Nevertheless, the root issue on this list that seems to me most problematic is “redistributive implications for entrenched interests.” At a personal level, virtually all of us feel that “we want just a little more” and “what little we do have is at risk to being stripped away by others.” But here in the United States we’re merely worried about the price of food while others are starving; about the cost of education when others, especially young women and the poor are going entirely without; about the need for fine-tuning the justice system while others are struggling to survive in failed states, where there is little or no rule of law. Paradoxically, it seems that those of us most willing to share what they have with others are the neediest – those who have the least.
In conversation on all this at breakfast, my wife pointedly asked, “so what is your solution?” To which I replied I didn’t have one. But one place I’d start? Remembering the ancient advice dating back to the Old Testament (but featured in other cultures as well) that wealth stems from generosity as much as the other way around:
One person gives freely, yet gains even more;
another withholds unduly, but comes to poverty.
A generous person will prosper;
whoever refreshes others will be refreshed.

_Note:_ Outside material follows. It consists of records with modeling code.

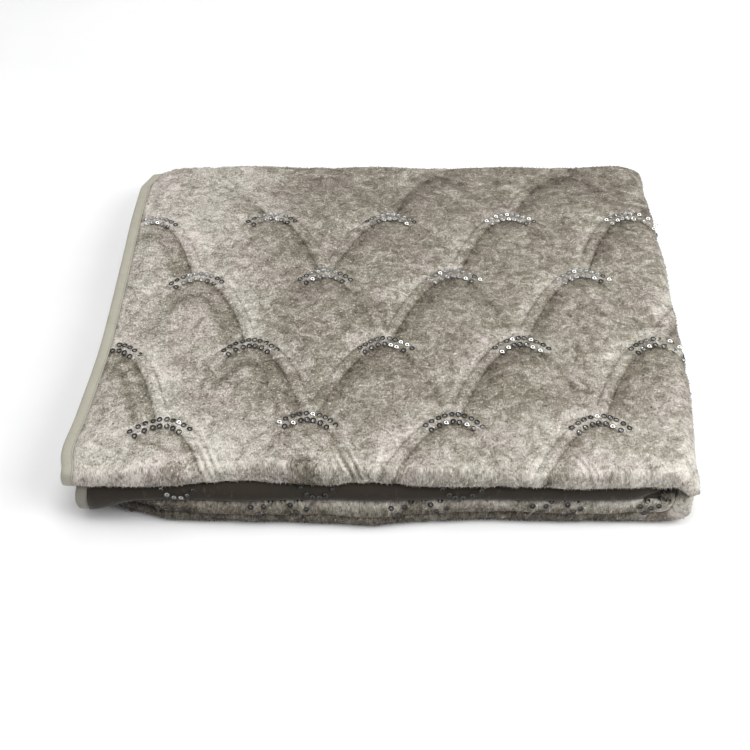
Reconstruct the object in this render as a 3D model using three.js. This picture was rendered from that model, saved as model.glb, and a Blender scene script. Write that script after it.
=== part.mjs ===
// A quilted velvet throw, folded in four along its length and in four across its width.
// X runs along the folded front, Y from the front to the back, Z up. Millimetres.
// The cloth is one sheet. Its section, four layers folded back and forth from front to back, is carried along
// a path of four panels: top panel, round the right side, bottom panel, left crease, third panel, inner right
// fold, second panel.
import * as THREE from 'three';
import { ConvexHull } from 'three/addons/math/ConvexHull.js';

// The sheet and its layers
const SHEET_THICKNESS = 2.7;
const LAYER_PITCH = 3.1;
const PANEL_PITCH = 12.6;
const SEAM_GAP = 0.3;

// The folded pack before it is pushed out of true
const LEFT_END_TOP = -236.6;
const LEFT_END_SECOND = -227;
const LEFT_CREASE_X = -193.7;
const RIGHT_WRAP_X = 235.1;
const INNER_FOLD_X = 233;
const UPPER_BACK_FOLD_Y = 388;
const LOWER_BACK_FOLD_Y = 384;
const FREE_EDGE_Y = 1.5;
const BINDING_WIDTH = 10;

// Heights worked out from the pitches
const OUTER_LAYER = 1.5 * LAYER_PITCH;
const INNER_LAYER = 0.5 * LAYER_PITCH;
const HALF_PANEL = OUTER_LAYER + SHEET_THICKNESS / 2;
const PANEL_HEIGHTS = [3, 2, 1, 0].map((level) => HALF_PANEL + level * PANEL_PITCH);
const [TOP_Z, SECOND_Z, THIRD_Z, BOTTOM_Z] = PANEL_HEIGHTS;
const PACK_HEIGHT = TOP_Z + HALF_PANEL;

// Scallop quilting on the top: one row of the table for each row of scallops, from front to back. Scallops
// stand at whole pitches from startX in odd rows, and half a pitch on in even ones. Rows lie lower at the left
const SCALLOP_ROWS = [
  { topY: -35.5, startX: -178, pitch: 118 },
  { topY: 50.5, startX: -174.4, pitch: 117.8 },
  { topY: 134.5, startX: -175, pitch: 116 },
  { topY: 221, startX: -173.3, pitch: 116.9 },
  { topY: 302, startX: -167, pitch: 113.3 },
  { topY: 380, startX: -191, pitch: 122.5 },
  { topY: 464, startX: -185, pitch: 119 },
];
const LEFT_ROW_DROP = { amount: 6, zone: [-90, -220] };
const LINE_STEPS = 120;
const GROOVE_STEP = 12;
const GROOVE_HALF_WIDTH = 11;
const FILL_STEP = 30;
const RIM_WIDTH = 9;
const PUFF_HEIGHT = 2.2;
const PUFF_REACH = 9;
const STITCH_CLEARANCE = 6;
const SIDE_CLEARANCE = 9;
const RIM_CLEARANCE = 4;

// Where the top's front fold is pushed back (positive) or stands forward
const TOP_FRONT_DENTS = [
  { x: -95, depth: 7, spread: 48 },
  { x: -6, depth: 4, spread: 26 },
  { x: 150, depth: -3, spread: 60 },
];
const LOW_FRONT_DENTS = [
  { x: -165, depth: 3, spread: 45 },
  { x: 0, depth: -3, spread: 20 },
  { x: 95, depth: 3.5, spread: 42 },
  { x: 215, depth: 2, spread: 40 },
];

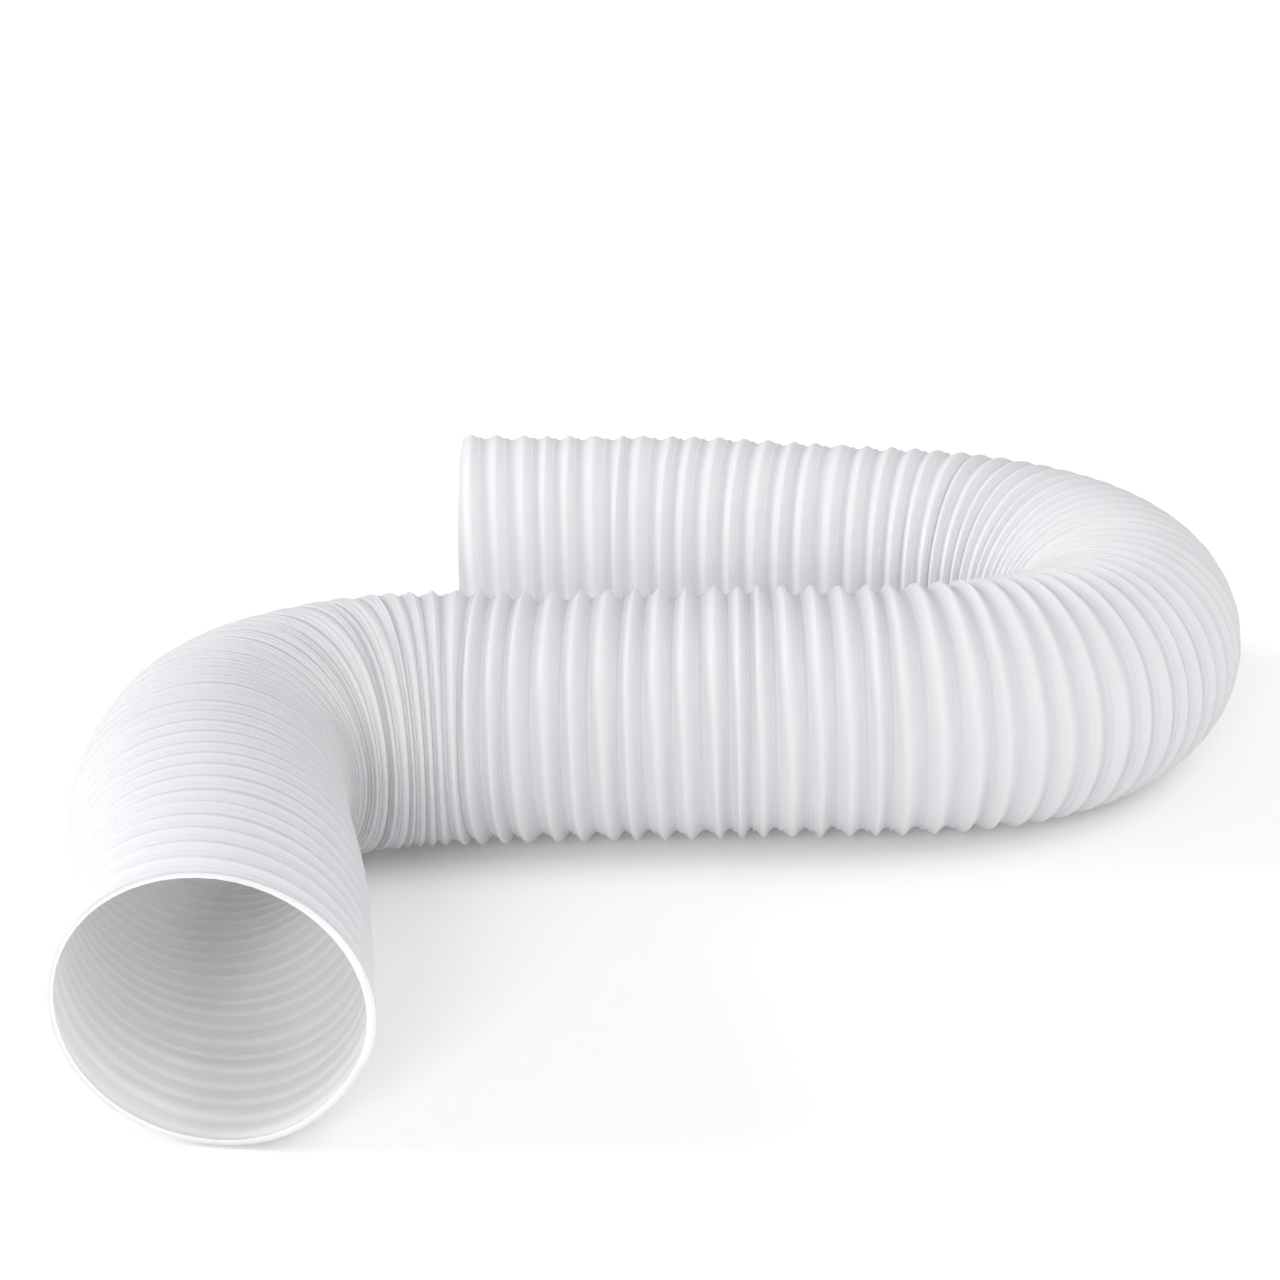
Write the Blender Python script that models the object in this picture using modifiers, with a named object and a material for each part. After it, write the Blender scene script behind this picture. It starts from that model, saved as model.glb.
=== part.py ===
"""Air conditioner exhaust hose: a corrugated flexible plastic duct that lies on the floor in an S.

The hose is one helically corrugated wall. It is made straight and square cut first, as it comes
from the factory, and then laid along its route: a rear leg, a half turn, a front leg, an elbow
and a nozzle that ends in the open front mouth. Its ridges stand wide where the hose is pulled out
and close together where it is pushed in, and they slant where one side of it is pulled further.

Run it with: blender --background --python part.py
Units are metres, +Z is up, and the origin lies on the floor under the middle of the hose.
"""

import math
from dataclasses import dataclass

import bmesh
import bpy
import numpy as np
from mathutils import Vector

# The wall's section
CREST_RADIUS = 0.078  # outside of the ridges
RIDGE_HEIGHT = 0.005  # from the valleys up to the ridges
WALL = 0.0007  # thickness of the plastic
SIDES = 14  # facets round the hose

# The helix
MADE_PITCH = 0.015  # distance from ridge to ridge as the hose is made, before it is laid
RIDGE_RUN_OUT = math.radians(105.0)  # where the last ridge leaves the front lip, from its bottom

# The ridges as the hose is laid: at shares of the route's length from the rear mouth, the laid
# pitch over the made pitch, and the angle in degrees by which the ridges run ahead on the left
RIDGE_LAY = (
    (0.000, 1.18, 0.0),
    (0.100, 1.19, 2.0),
    (0.202, 1.19, 3.0),
    (0.243, 0.94, 4.0),
    (0.297, 0.91, 6.0),
    (0.370, 0.90, 9.0),
    (0.445, 0.83, 2.0),
    (0.478, 0.88, 3.0),
    (0.519, 1.07, 4.0),
    (0.566, 1.12, 4.0),
    (0.627, 1.08, 8.0),
    (0.674, 1.10, 9.0),
    (0.697, 0.86, 8.0),
    (0.721, 0.72, -2.0),
    (0.748, 0.72, -10.0),
    (0.790, 0.74, -11.0),
    (0.815, 0.77, -4.0),
    (0.876, 0.87, 10.0),
    (0.930, 0.96, 14.0),
    (1.000, 1.05, 12.0),
)

# The route of the centreline along the floor
REAR_LEG_LENGTH = 0.272
REAR_LEG_TURN = math.radians(-10.5)
HALF_TURN_RADIUS = 0.139
HALF_TURN_ANGLE = math.radians(-168.0)
FRONT_LEG_LENGTH = 0.218
FRONT_LEG_TURN = math.radians(1.6)
ELBOW_RADIUS = 0.103
ELBOW_ANGLE = math.radians(98.5)
NOZZLE_LENGTH = 0.148
NOZZLE_TURN = math.radians(-5.5)
FRONT_END_LENGTH = 0.030  # straight, up to the front lip
START_HEADING = math.radians(0.6)  # of the rear mouth, from +X

ROUTE_STEP = 0.0005  # distance between the samples of the route
OVERRUN = 0.040  # straight samples past both ends, for the lips' slant

# The plastic
PLASTIC_COLOUR = (0.86, 0.87, 0.88, 1.0)
PLASTIC_ROUGHNESS = 0.42


@dataclass(frozen=True)
class Stretch:
    """A stretch of the route with one bend: positive angles turn left.

    The bend comes in over a share of the stretch, its ease, and fades out over as much again.
    """

    length: float
    angle: float
    ease: float

    def turned(self, distance: np.ndarray) -> np.ndarray:
        """Angle turned at each distance from the stretch's start, easing in and out."""
        share = np.clip(distance / self.length, 0.0, 1.0)
        eased = 2.0 * self.ease * (1.0 - self.ease)
        steady = (share - self.ease / 2.0) / (1.0 - self.ease)
        fading = 1.0 - (1.0 - share) ** 2 / eased
        done = np.where(share < self.ease, share**2 / eased, steady)
        return self.angle * np.where(share > 1.0 - self.ease, fading, done)


def leg(length: float, angle: float) -> Stretch:
    """A nearly straight stretch that wanders by a small angle."""
    return Stretch(length, angle, ease=0.5)


def bend(radius: float, angle: float, ease: float) -> Stretch:
    """A bend whose tightest radius is the given one."""
    return Stretch(radius * abs(angle) / (1.0 - ease), angle, ease)


class Route:
    """The centreline on the floor, sampled finely, with the number of ridges up to each sample."""

    def __init__(self, stretches: tuple[Stretch, ...], start_heading: float) -> None:
        starts = np.concatenate([[0.0], np.cumsum([s.length for s in stretches])])
        self.length = float(starts[-1])
        count = max(2, round((self.length + 2.0 * OVERRUN) / ROUTE_STEP))
        self.distance = np.linspace(-OVERRUN, self.length + OVERRUN, count + 1)
        middle = (self.distance[1:] + self.distance[:-1]) / 2.0
        self.heading = self._headings(stretches, starts, start_heading, self.distance)
        along = self._headings(stretches, starts, start_heading, middle)
        step = self.distance[1] - self.distance[0]
        self.x = np.concatenate([[0.0], np.cumsum(np.cos(along)) * step])
        self.y = np.concatenate([[0.0], np.cumsum(np.sin(along)) * step])
        place, stretch, slant = np.array(RIDGE_LAY).T
        pitch = MADE_PITCH * np.interp(middle / self.length, place, stretch)
        self.turns = np.concatenate([[0.0], np.cumsum(step / pitch)])
        self.turns -= np.interp(0.0, self.distance, self.turns)
        self.slant = np.radians(np.interp(self.distance / self.length, place, slant))

    @staticmethod
    def _headings(
        stretches: tuple[Stretch, ...], starts: np.ndarray, start_heading: float, at: np.ndarray
    ) -> np.ndarray:
        """Heading of the centreline at the distances given."""
        heading = np.full(len(at), start_heading)
        for start, stretch in zip(starts, stretches):
            heading += stretch.turned(at - start)
        return heading

    def ridges(self) -> float:
        """Number of ridges on the whole hose."""
        return float(np.interp(self.length, self.distance, self.turns))

    def lay(self, points: np.ndarray) -> np.ndarray:
        """Moves points of the straight hose, which stands on +Z, to their places on the route.

        The straight hose's +X side comes to lie on the floor and its +Y side faces left. The
        slant slides the points along the route, so the hose's width stays what it is.
        """
        aside = points[:, 1]
        turn = points[:, 2] / MADE_PITCH
        distance = np.interp(turn, self.turns, self.distance)
        slant = np.interp(distance, self.distance, self.slant)
        distance = distance + aside * np.tan(slant)
        heading = np.interp(distance, self.distance, self.heading)
        x = np.interp(distance, self.distance, self.x) - aside * np.sin(heading)
        y = np.interp(distance, self.distance, self.y) + aside * np.cos(heading)
        return np.column_stack([x, y, CREST_RADIUS - points[:, 0]])


def clear_scene() -> None:
    """Removes every object of the open file."""
    for obj in list(bpy.data.objects):
        bpy.data.objects.remove(obj, do_unlink=True)


def plastic() -> bpy.types.Material:
    """The hose's white semi-rigid plastic."""
    material = bpy.data.materials.new("white_polypropylene")
    material.use_nodes = True
    shader = material.node_tree.nodes["Principled BSDF"]
    shader.inputs["Base Color"].default_value = PLASTIC_COLOUR
    shader.inputs["Roughness"].default_value = PLASTIC_ROUGHNESS
    shader.inputs["Metallic"].default_value = 0.0
    return material


def ridge_profile(turns: float) -> bpy.types.Mesh:
    """Half section of one ridge, from its upper valley over the crest to its lower valley.

    The crest of the last ridge meets the front cut at RIDGE_RUN_OUT, and the profile starts
    far enough below the rear cut for whole turns to reach past both ends.
    """
    crest_height = (turns - RIDGE_RUN_OUT / math.tau) % 1.0 - 2.0
    valley_radius = CREST_RADIUS - RIDGE_HEIGHT
    points = (
        (valley_radius, crest_height + 0.5),
        (CREST_RADIUS, crest_height),
        (valley_radius, crest_height - 0.5),
    )
    mesh = bpy.data.meshes.new("ridge_profile")
    vertices = [(radius, 0.0, turn * MADE_PITCH) for radius, turn in points]
    mesh.from_pydata(vertices, [(0, 1), (1, 2)], [])
    return mesh


def straight_wall(turns: float) -> bpy.types.Mesh:
    """The straight hose's wall, a turn or more too long at each end."""
    maker = bpy.data.objects.new("straight_hose", ridge_profile(turns))
    bpy.context.scene.collection.objects.link(maker)
    screw = maker.modifiers.new("helix", "SCREW")
    screw.axis = "Z"
    screw.angle = math.tau
    screw.screw_offset = MADE_PITCH
    screw.iterations = math.ceil(turns) + 4
    screw.steps = SIDES
    screw.render_steps = SIDES
    screw.use_merge_vertices = False
    join = maker.modifiers.new("join_turns", "WELD")
    join.merge_threshold = 0.00002
    thicken = maker.modifiers.new("wall", "SOLIDIFY")
    thicken.thickness = WALL
    thicken.offset = -1.0
    thicken.use_even_offset = True
    evaluated = maker.evaluated_get(bpy.context.evaluated_depsgraph_get())
    wall = bpy.data.meshes.new_from_object(evaluated)
    bpy.data.objects.remove(maker, do_unlink=True)
    return wall


def cut_square(wall: bmesh.types.BMesh, height: float, outward: float) -> None:
    """Cuts the wall across at a height, drops what lies outward and closes the cut ring."""
    cut = bmesh.ops.bisect_plane(
        wall,
        geom=wall.verts[:] + wall.edges[:] + wall.faces[:],
        dist=1e-7,
        plane_co=Vector((0.0, 0.0, height)),
        plane_no=Vector((0.0, 0.0, outward)),
        clear_outer=True,
    )
    ring = [item for item in cut["geom_cut"] if isinstance(item, bmesh.types.BMEdge)]
    bmesh.ops.triangle_fill(
        wall, use_beauty=True, edges=ring, normal=Vector((0.0, 0.0, outward))
    )


def build_hose(route: Route, collection: bpy.types.Collection) -> bpy.types.Object:
    """Makes the straight hose, cuts it to length and lays it along the route."""
    turns = route.ridges()
    mesh = straight_wall(turns)
    wall = bmesh.new()
    wall.from_mesh(mesh)
    cut_square(wall, 0.0, -1.0)
    cut_square(wall, turns * MADE_PITCH, 1.0)
    bmesh.ops.recalc_face_normals(wall, faces=wall.faces[:])
    laid = route.lay(np.array([vertex.co[:] for vertex in wall.verts]))
    middle = (laid.min(axis=0) + laid.max(axis=0)) / 2.0
    for vertex, place in zip(wall.verts, laid):
        vertex.co = (place[0] - middle[0], place[1] - middle[1], place[2])
    wall.to_mesh(mesh)
    wall.free()
    mesh.name = "hose"
    mesh.materials.clear()
    mesh.materials.append(plastic())
    mesh.shade_smooth()
    mesh.set_sharp_from_angle(angle=math.radians(50.0))
    hose = bpy.data.objects.new("hose", mesh)
    collection.objects.link(hose)
    return hose


def main() -> None:
    """Builds the exhaust hose in a collection of its own."""
    clear_scene()
    collection = bpy.data.collections.new("air_conditioner_exhaust_hose")
    bpy.context.scene.collection.children.link(collection)
    route = Route(
        (
            leg(REAR_LEG_LENGTH, REAR_LEG_TURN),
            bend(HALF_TURN_RADIUS, HALF_TURN_ANGLE, ease=0.25),
            leg(FRONT_LEG_LENGTH, FRONT_LEG_TURN),
            bend(ELBOW_RADIUS, ELBOW_ANGLE, ease=0.35),
            leg(NOZZLE_LENGTH, NOZZLE_TURN),
            leg(FRONT_END_LENGTH, 0.0),
        ),
        START_HEADING,
    )
    build_hose(route, collection)


if __name__ == "__main__":
    main()
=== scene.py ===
"""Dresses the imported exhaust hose: fine helical wall, white plastic, floor, lights and camera."""

import logging
import math
from dataclasses import dataclass, field
from enum import Enum
from typing import Any

import bpy
import numpy as np
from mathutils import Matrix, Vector


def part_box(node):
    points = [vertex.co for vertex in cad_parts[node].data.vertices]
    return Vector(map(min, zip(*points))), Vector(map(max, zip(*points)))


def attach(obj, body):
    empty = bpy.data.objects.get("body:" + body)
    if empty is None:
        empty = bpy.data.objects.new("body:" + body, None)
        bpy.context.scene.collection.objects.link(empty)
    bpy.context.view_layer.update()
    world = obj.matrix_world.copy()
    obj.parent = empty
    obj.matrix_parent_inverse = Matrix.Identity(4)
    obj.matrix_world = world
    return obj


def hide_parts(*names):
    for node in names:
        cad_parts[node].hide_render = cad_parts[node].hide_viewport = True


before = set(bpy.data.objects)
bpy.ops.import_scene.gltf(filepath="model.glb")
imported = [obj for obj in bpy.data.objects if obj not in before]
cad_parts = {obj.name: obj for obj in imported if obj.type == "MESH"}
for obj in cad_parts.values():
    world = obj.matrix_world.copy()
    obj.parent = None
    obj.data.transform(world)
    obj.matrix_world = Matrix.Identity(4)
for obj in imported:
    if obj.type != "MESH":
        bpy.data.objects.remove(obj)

LOG = logging.getLogger("exhaust_hose")

# What the solid hose was made with, in metres
CREST_RADIUS = 0.078  # outside of the ridges
RIDGE_HEIGHT = 0.005  # from the valleys up to the ridges
WALL = 0.0007  # thickness of the plastic
SIDES = 14  # facets round the hose
MADE_PITCH = 0.015  # from ridge to ridge, before the hose is laid
RIDGE_RUN_OUT = math.radians(105.0)  # where the last ridge leaves the front lip, from its bottom
ROUTE_STEP = 0.0005  # between the samples of the route
OVERRUN = 0.040  # straight samples past both ends, for the lips' slant

# How finely the route's box is found, and the least pitch that folded plastic can have
SIDE_SAMPLES = 3000
LIP_SAMPLES = 181
LEAST_PITCH = 0.001


@dataclass(frozen=True)
class Stretch:
    """A stretch of the hose's route with one bend: positive angles turn left."""

    length: float  # along the centreline
    angle: float  # turned over the whole stretch, in radians
    ease: float  # share of the stretch over which the bend comes in, and over which it fades out

    def turned(self, distance: np.ndarray) -> np.ndarray:
        """Gives the angle turned at distances from the stretch's start.

        Args:
            distance: Distances along the centreline from the start of the stretch.

        Returns:
            The heading gained there, in radians.
        """
        share = np.clip(distance / self.length, 0.0, 1.0)
        eased = 2.0 * self.ease * (1.0 - self.ease)
        steady = (share - self.ease / 2.0) / (1.0 - self.ease)
        fading = 1.0 - (1.0 - share) ** 2 / eased
        done = np.where(share < self.ease, share**2 / eased, steady)
        return self.angle * np.where(share > 1.0 - self.ease, fading, done)


def leg(length: float, degrees: float) -> Stretch:
    """Gives a nearly straight stretch that wanders by a small angle."""
    return Stretch(length, math.radians(degrees), ease=0.5)


def bend(radius: float, degrees: float, ease: float) -> Stretch:
    """Gives a bend whose tightest radius is the given one."""
    angle = math.radians(degrees)
    return Stretch(radius * abs(angle) / (1.0 - ease), angle, ease)


@dataclass(frozen=True)
class RidgeLay:
    """How the ridges lie at one place of the route."""

    place: float  # share of the route's length from the rear mouth
    stretch: float  # laid pitch over the pitch the hose is made with
    slant: float  # degrees by which the ridges run ahead on the left


@dataclass(frozen=True)
class HandPull:
    """What handling has done to the ridges at one distance along the route."""

    distance: float  # from the rear mouth
    shift: float  # of the ridges towards the front mouth, in pitches
    depth: float  # of the valleys, over their depth as the hose is made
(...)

People curse the one who hoards grain,
but they pray God’s blessing on the one who is willing to sell. – Proverbs 11:24-26
On a national and international level, the United States could emulate the precedent of the Marshall Plan implemented at the end of World War II. Ten years of Depression followed by five years of conflict had drawn down US coffers, but from 1948-1951 inclusive the United States gave away something like 2% of its GDP to a host of foreign countries (including its enemies, notably Germany). Today that would be something like $400B. Difficult to imagine reviving this commitment today, given current domestic- and geo-politics. But the postwar payoff to the United States in terms of increased trade and geopolitical stability, the respect of other nations (and domestically, our respect for ourselves) quickly made this look much more of an investment than a gift. The same outcome would likely obtain today.